The Kremlin used the terrorist attack in Beslan for international legitimization of its actions in the North Caucasus. A meeting of the UN Security Council (UNSC) was convened in its wake. Not surprisingly, the world that had not yet fully come to its senses after the terrorist attacks on September 11, 2001, supported the actions of the Russian authorities. According to some analysts, Russia’s convening of the UNSC was intended to ensure international support for any military action that Moscow might take against militants. As reported then by the British newspaper The Guardian, “the UNSC statement, which supports Russia’s right to take forceful actions to protect its population from terrorist threats, will silence critics of its military activities in Chechnya. This document can put any future armed actions by Russia on equal footing with the United States’ decision to invade Afghanistan after the events of September 11, 2001.”

Do not be surprised with the Kremlin’s double standard. It extends not only to Ukraine, but to the so-called protective actions in Russia itself. Even a cursory analysis of counter-terrorism operations conducted by Russian security services clearly shows that no one cares about the lives and health of hostages and civilians during such operations. It seems that a large number of victims of such attacks, which human rights activists and opposition suspect the authorities themselves of being behind, is actually the Kremlin’s objective. It scares the population into submission, creating an atmosphere of fear and suspicion in the country. It is no coincidence that fighting terrorism was used as a cover for an all-out attack on democratic freedoms.

Terrorist attacks gave Putin an opportunity to establish an authoritarian regime in Russia.

Now, the Kremlin is accusing the Ukrainian government of doing what the former did itself. Russia’s Permanent Representative to the UN falsely accused the Ukrainian authorities as they conducted the ATO, saying: “Here, you see, first blood was shed.” We are not comparing casualties of Russian counterterrorism operations and the Ukrainian ATO. The latter is not yet over. Let us look at the diplomatic position of Russia.

It would seem that the world has long known how little the Russian government’s statements on the events in eastern Ukraine are worth. Why, then, did it initiate the UNSC meeting and repeat at length its hackneyed and false arguments? Why did it show once again the international isolation of Russia? After all, casualties caused by incompetence of the security services displayed in Moscow and Beslan are well-known and, as they say, these facts reflect very badly on the Russian security forces and the entire Russian leadership.

This is for internal use only. The government is escalating the situation in the country, explaining and showing to Russians that the world is against them, the country is under siege, and the fate of the “Russian world” is being decided now in southeastern Ukraine. Volunteers are rallying who are willing to march to Ukrainian southeast and sweep everything in their path.

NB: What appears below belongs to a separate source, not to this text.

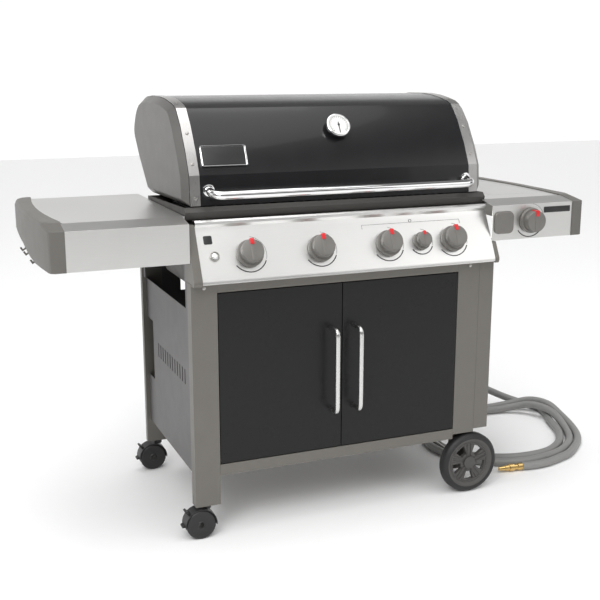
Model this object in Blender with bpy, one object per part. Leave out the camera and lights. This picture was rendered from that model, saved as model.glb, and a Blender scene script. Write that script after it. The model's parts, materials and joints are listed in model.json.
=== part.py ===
"""Gas barbecue grill on a wheeled cabinet, with two side tables and a flush side burner.

Metres, +Z up.  X runs from the left table to the right one and 0 is the gap between the doors.
While the pieces are made, Y counts backwards from the front face of the legs; at the end all of
them move by FRONT_TO_MIDDLE, so that the origin lies on the floor under the middle of the grill.
"""

import math

import bmesh
import bpy
from mathutils import Matrix, Vector

# ---------------------------------------------------------------- driving dimensions
GAP = 0.0003                  # air left between two pieces that touch
RUNNING = 0.0004              # radial clearance of a turning shaft
SHEET = 0.002                 # folded steel sheet

CABINET_LEFT = -0.446         # outer face of the left legs
CABINET_WIDTH = 0.9472        # over the left legs and the right side panel
CABINET_DEPTH = 0.5754        # front of the front legs to the back of the rear legs
LEG_WIDTH = 0.0737
LEG_DEPTH = 0.0358            # depth of the front legs
REAR_LEG_DEPTH = 0.0212
RIGHT_FILLER = 0.0492         # strip of the right side panel beside the right front leg
LEG_TOP = 0.7387
LEG_BOTTOM = 0.0963
DOOR_SILL = 0.2149            # top of the rail below the doors
RAIL_HEIGHT = 0.0324
DOOR_HEAD = 0.7101            # underside of the rail above the doors
REAR_LEG_TOP = 0.840

WHEEL_RADIUS = 0.0958
WHEEL_WIDTH = 0.036
WHEEL_X = 0.4427
WHEEL_FRONT = -0.0076
AXLE_RADIUS = 0.005
CASTER_RADIUS = 0.0427
CASTER_TRAIL = 0.022
STEM_RADIUS = 0.0055

TABLE_HEIGHT = 0.9139         # top of both side tables
TABLE_REACH = 0.830           # widest point of each end cap from the middle
TABLE_FRONT = -0.0067
TABLE_BACK = 0.585
TABLE_FACE = 0.1052           # height of the front face
TABLE_UNDER = 0.7967
CAP_BORDER = 0.7705           # front seam between the steel and an end cap
CAP_LIP = 0.0022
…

The Kremlin is in a hurry, as it has less than a month left. If it fails to disrupt the presidential elections in Ukraine, Putin will have lost his battle, with unpredictable consequences for him.

As a result, we should expect intensification of terrorist activities of Russian agents and commando units in the southeast. If Putin is ready to sacrifice his fellow citizens to achieve his goals, Ukrainians can expect even worse treatment.

It is another distinctive feature of the “Russian world,” which Russia is willing to draw Ukraine in by any means.